▶ [GIVEN PROBLEM]: The data must be written out once more, precisely as given.

▶ [STORED DATA]:
▬▬▬

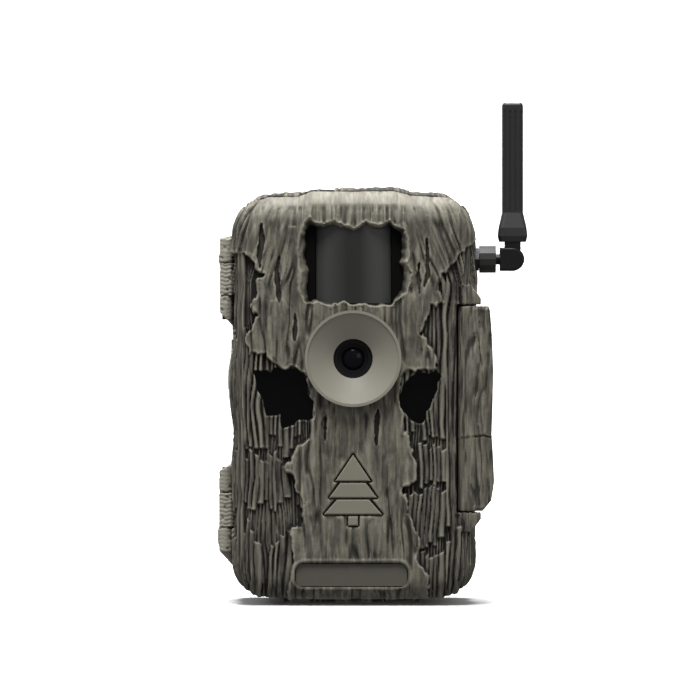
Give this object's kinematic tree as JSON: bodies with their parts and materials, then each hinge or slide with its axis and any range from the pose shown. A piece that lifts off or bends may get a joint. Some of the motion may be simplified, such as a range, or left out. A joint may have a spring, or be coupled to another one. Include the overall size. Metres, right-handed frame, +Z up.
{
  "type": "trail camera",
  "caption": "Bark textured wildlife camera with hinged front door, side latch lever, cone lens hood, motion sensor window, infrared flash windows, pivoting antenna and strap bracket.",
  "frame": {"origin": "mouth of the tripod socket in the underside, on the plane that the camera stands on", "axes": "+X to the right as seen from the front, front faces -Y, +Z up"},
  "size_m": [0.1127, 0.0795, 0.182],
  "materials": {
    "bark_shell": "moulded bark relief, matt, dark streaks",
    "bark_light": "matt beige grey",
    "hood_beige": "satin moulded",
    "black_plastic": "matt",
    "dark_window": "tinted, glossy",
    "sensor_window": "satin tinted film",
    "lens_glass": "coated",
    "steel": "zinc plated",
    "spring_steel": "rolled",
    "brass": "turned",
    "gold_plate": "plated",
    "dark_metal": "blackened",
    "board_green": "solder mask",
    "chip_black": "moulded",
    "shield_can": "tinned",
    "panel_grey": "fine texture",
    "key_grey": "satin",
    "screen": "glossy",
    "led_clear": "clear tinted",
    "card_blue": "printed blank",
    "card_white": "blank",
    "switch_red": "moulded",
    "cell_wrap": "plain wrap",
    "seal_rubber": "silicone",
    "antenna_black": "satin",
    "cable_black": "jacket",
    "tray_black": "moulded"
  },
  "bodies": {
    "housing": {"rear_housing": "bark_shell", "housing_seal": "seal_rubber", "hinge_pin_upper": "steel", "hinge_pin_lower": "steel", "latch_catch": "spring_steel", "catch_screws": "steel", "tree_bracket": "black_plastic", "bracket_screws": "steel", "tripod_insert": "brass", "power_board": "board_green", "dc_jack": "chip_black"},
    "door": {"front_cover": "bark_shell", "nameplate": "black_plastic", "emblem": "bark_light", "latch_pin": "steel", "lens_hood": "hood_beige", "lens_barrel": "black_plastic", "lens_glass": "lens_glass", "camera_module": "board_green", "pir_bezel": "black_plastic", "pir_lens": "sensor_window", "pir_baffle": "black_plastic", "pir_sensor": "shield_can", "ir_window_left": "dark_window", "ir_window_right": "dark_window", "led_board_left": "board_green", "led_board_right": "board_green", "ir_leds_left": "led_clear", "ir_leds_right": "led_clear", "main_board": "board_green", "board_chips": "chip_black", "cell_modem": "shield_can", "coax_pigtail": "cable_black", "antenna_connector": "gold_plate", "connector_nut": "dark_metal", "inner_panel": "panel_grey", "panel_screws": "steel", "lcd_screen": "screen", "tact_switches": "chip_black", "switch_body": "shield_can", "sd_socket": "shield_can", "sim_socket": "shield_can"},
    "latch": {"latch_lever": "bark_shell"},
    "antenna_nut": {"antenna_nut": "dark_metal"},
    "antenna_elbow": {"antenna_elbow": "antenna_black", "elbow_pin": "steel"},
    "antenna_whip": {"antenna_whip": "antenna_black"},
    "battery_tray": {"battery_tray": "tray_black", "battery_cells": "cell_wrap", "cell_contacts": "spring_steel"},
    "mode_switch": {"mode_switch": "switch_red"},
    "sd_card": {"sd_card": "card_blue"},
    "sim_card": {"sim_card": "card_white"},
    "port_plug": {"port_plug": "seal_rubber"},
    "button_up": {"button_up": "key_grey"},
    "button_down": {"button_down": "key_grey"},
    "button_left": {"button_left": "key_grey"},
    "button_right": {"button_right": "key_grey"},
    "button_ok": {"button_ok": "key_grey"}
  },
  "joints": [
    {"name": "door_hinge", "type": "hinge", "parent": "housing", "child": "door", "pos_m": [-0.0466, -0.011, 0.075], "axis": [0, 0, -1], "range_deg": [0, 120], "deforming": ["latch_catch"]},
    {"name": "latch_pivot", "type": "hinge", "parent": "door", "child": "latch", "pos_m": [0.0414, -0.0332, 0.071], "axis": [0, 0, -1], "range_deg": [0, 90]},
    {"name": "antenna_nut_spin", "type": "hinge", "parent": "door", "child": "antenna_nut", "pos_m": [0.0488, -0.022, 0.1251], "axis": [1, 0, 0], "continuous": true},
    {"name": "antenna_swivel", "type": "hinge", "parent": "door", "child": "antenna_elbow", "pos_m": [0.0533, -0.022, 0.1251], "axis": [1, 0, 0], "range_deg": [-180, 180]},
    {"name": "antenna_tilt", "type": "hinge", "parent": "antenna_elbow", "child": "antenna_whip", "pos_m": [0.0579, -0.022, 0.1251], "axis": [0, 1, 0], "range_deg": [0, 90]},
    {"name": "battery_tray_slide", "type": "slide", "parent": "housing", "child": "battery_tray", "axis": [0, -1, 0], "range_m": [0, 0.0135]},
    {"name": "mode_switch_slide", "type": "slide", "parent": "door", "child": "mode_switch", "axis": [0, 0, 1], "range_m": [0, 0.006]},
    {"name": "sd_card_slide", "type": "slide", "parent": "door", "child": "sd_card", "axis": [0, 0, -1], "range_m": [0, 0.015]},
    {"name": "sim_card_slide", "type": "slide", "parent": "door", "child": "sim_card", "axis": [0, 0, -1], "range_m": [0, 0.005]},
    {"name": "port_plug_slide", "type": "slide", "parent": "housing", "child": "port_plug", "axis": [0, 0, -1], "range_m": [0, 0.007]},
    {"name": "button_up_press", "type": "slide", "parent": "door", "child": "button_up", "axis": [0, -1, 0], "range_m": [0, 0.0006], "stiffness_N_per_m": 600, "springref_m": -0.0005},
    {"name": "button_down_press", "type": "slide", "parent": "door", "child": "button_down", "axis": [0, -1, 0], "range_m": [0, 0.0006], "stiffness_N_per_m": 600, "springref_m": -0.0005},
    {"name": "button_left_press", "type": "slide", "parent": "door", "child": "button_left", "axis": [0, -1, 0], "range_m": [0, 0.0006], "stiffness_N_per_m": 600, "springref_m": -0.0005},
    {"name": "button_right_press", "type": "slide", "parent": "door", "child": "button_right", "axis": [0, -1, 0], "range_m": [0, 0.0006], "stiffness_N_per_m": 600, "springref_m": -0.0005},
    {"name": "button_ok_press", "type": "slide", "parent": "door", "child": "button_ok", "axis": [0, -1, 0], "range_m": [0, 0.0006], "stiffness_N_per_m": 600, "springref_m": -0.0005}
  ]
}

▬▬▬

▶ [RESPONSE TO THE TASK]:
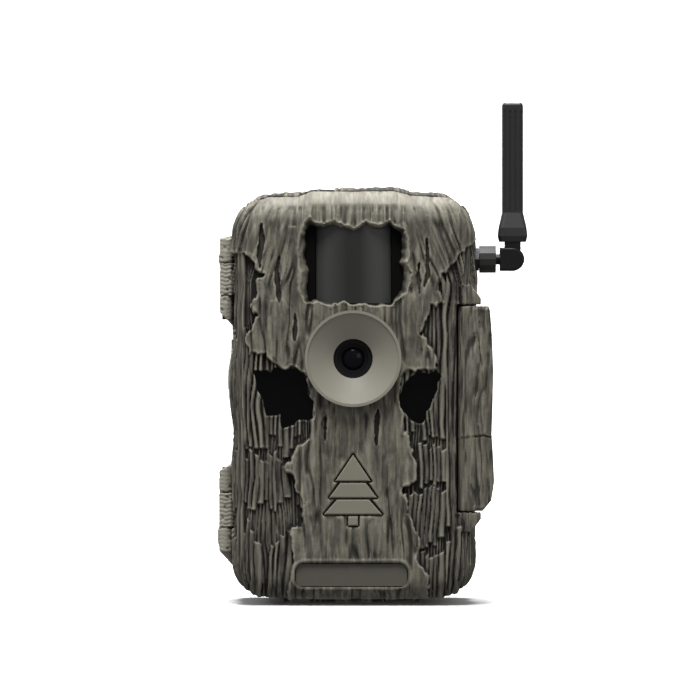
Give this object's kinematic tree as JSON: bodies with their parts and materials, then each hinge or slide with its axis and any range from the pose shown. A piece that lifts off or bends may get a joint. Some of the motion may be simplified, such as a range, or left out. A joint may have a spring, or be coupled to another one. Include the overall size. Metres, right-handed frame, +Z up.
{
  "type": "trail camera",
  "caption": "Bark textured wildlife camera with hinged front door, side latch lever, cone lens hood, motion sensor window, infrared flash windows, pivoting antenna and strap bracket.",
  "frame": {"origin": "mouth of the tripod socket in the underside, on the plane that the camera stands on", "axes": "+X to the right as seen from the front, front faces -Y, +Z up"},
  "size_m": [0.1127, 0.0795, 0.182],
  "materials": {
    "bark_shell": "moulded bark relief, matt, dark streaks",
    "bark_light": "matt beige grey",
    "hood_beige": "satin moulded",
    "black_plastic": "matt",
    "dark_window": "tinted, glossy",
    "sensor_window": "satin tinted film",
    "lens_glass": "coated",
    "steel": "zinc plated",
    "spring_steel": "rolled",
    "brass": "turned",
    "gold_plate": "plated",
    "dark_metal": "blackened",
    "board_green": "solder mask",
    "chip_black": "moulded",
    "shield_can": "tinned",
    "panel_grey": "fine texture",
    "key_grey": "satin",
    "screen": "glossy",
    "led_clear": "clear tinted",
    "card_blue": "printed blank",
    "card_white": "blank",
    "switch_red": "moulded",
    "cell_wrap": "plain wrap",
    "seal_rubber": "silicone",
    "antenna_black": "satin",
    "cable_black": "jacket",
    "tray_black": "moulded"
  },
  "bodies": {
    "housing": {"rear_housing": "bark_shell", "housing_seal": "seal_rubber", "hinge_pin_upper": "steel", "hinge_pin_lower": "steel", "latch_catch": "spring_steel", "catch_screws": "steel", "tree_bracket": "black_plastic", "bracket_screws": "steel", "tripod_insert": "brass", "power_board": "board_green", "dc_jack": "chip_black"},
    "door": {"front_cover": "bark_shell", "nameplate": "black_plastic", "emblem": "bark_light", "latch_pin": "steel", "lens_hood": "hood_beige", "lens_barrel": "black_plastic", "lens_glass": "lens_glass", "camera_module": "board_green", "pir_bezel": "black_plastic", "pir_lens": "sensor_window", "pir_baffle": "black_plastic", "pir_sensor": "shield_can", "ir_window_left": "dark_window", "ir_window_right": "dark_window", "led_board_left": "board_green", "led_board_right": "board_green", "ir_leds_left": "led_clear", "ir_leds_right": "led_clear", "main_board": "board_green", "board_chips": "chip_black", "cell_modem": "shield_can", "coax_pigtail": "cable_black", "antenna_connector": "gold_plate", "connector_nut": "dark_metal", "inner_panel": "panel_grey", "panel_screws": "steel", "lcd_screen": "screen", "tact_switches": "chip_black", "switch_body": "shield_can", "sd_socket": "shield_can", "sim_socket": "shield_can"},
    "latch": {"latch_lever": "bark_shell"},
    "antenna_nut": {"antenna_nut": "dark_metal"},
    "antenna_elbow": {"antenna_elbow": "antenna_black", "elbow_pin": "steel"},
    "antenna_whip": {"antenna_whip": "antenna_black"},
    "battery_tray": {"battery_tray": "tray_black", "battery_cells": "cell_wrap", "cell_contacts": "spring_steel"},
    "mode_switch": {"mode_switch": "switch_red"},
    "sd_card": {"sd_card": "card_blue"},
    "sim_card": {"sim_card": "card_white"},
    "port_plug": {"port_plug": "seal_rubber"},
    "button_up": {"button_up": "key_grey"},
    "button_down": {"button_down": "key_grey"},
    "button_left": {"button_left": "key_grey"},
    "button_right": {"button_right": "key_grey"},
    "button_ok": {"button_ok": "key_grey"}
  },
  "joints": [
    {"name": "door_hinge", "type": "hinge", "parent": "housing", "child": "door", "pos_m": [-0.0466, -0.011, 0.075], "axis": [0, 0, -1], "range_deg": [0, 120], "deforming": ["latch_catch"]},
    {"name": "latch_pivot", "type": "hinge", "parent": "door", "child": "latch", "pos_m": [0.0414, -0.0332, 0.071], "axis": [0, 0, -1], "range_deg": [0, 90]},
    {"name": "antenna_nut_spin", "type": "hinge", "parent": "door", "child": "antenna_nut", "pos_m": [0.0488, -0.022, 0.1251], "axis": [1, 0, 0], "continuous": true},
    {"name": "antenna_swivel", "type": "hinge", "parent": "door", "child": "antenna_elbow", "pos_m": [0.0533, -0.022, 0.1251], "axis": [1, 0, 0], "range_deg": [-180, 180]},
    {"name": "antenna_tilt", "type": "hinge", "parent": "antenna_elbow", "child": "antenna_whip", "pos_m": [0.0579, -0.022, 0.1251], "axis": [0, 1, 0], "range_deg": [0, 90]},
    {"name": "battery_tray_slide", "type": "slide", "parent": "housing", "child": "battery_tray", "axis": [0, -1, 0], "range_m": [0, 0.0135]},
    {"name": "mode_switch_slide", "type": "slide", "parent": "door", "child": "mode_switch", "axis": [0, 0, 1], "range_m": [0, 0.006]},
    {"name": "sd_card_slide", "type": "slide", "parent": "door", "child": "sd_card", "axis": [0, 0, -1], "range_m": [0, 0.015]},
    {"name": "sim_card_slide", "type": "slide", "parent": "door", "child": "sim_card", "axis": [0, 0, -1], "range_m": [0, 0.005]},
    {"name": "port_plug_slide", "type": "slide", "parent": "housing", "child": "port_plug", "axis": [0, 0, -1], "range_m": [0, 0.007]},
    {"name": "button_up_press", "type": "slide", "parent": "door", "child": "button_up", "axis": [0, -1, 0], "range_m": [0, 0.0006], "stiffness_N_per_m": 600, "springref_m": -0.0005},
    {"name": "button_down_press", "type": "slide", "parent": "door", "child": "button_down", "axis": [0, -1, 0], "range_m": [0, 0.0006], "stiffness_N_per_m": 600, "springref_m": -0.0005},
    {"name": "button_left_press", "type": "slide", "parent": "door", "child": "button_left", "axis": [0, -1, 0], "range_m": [0, 0.0006], "stiffness_N_per_m": 600, "springref_m": -0.0005},
    {"name": "button_right_press", "type": "slide", "parent": "door", "child": "button_right", "axis": [0, -1, 0], "range_m": [0, 0.0006], "stiffness_N_per_m": 600, "springref_m": -0.0005},
    {"name": "button_ok_press", "type": "slide", "parent": "door", "child": "button_ok", "axis": [0, -1, 0], "range_m": [0, 0.0006], "stiffness_N_per_m": 600, "springref_m": -0.0005}
  ]
}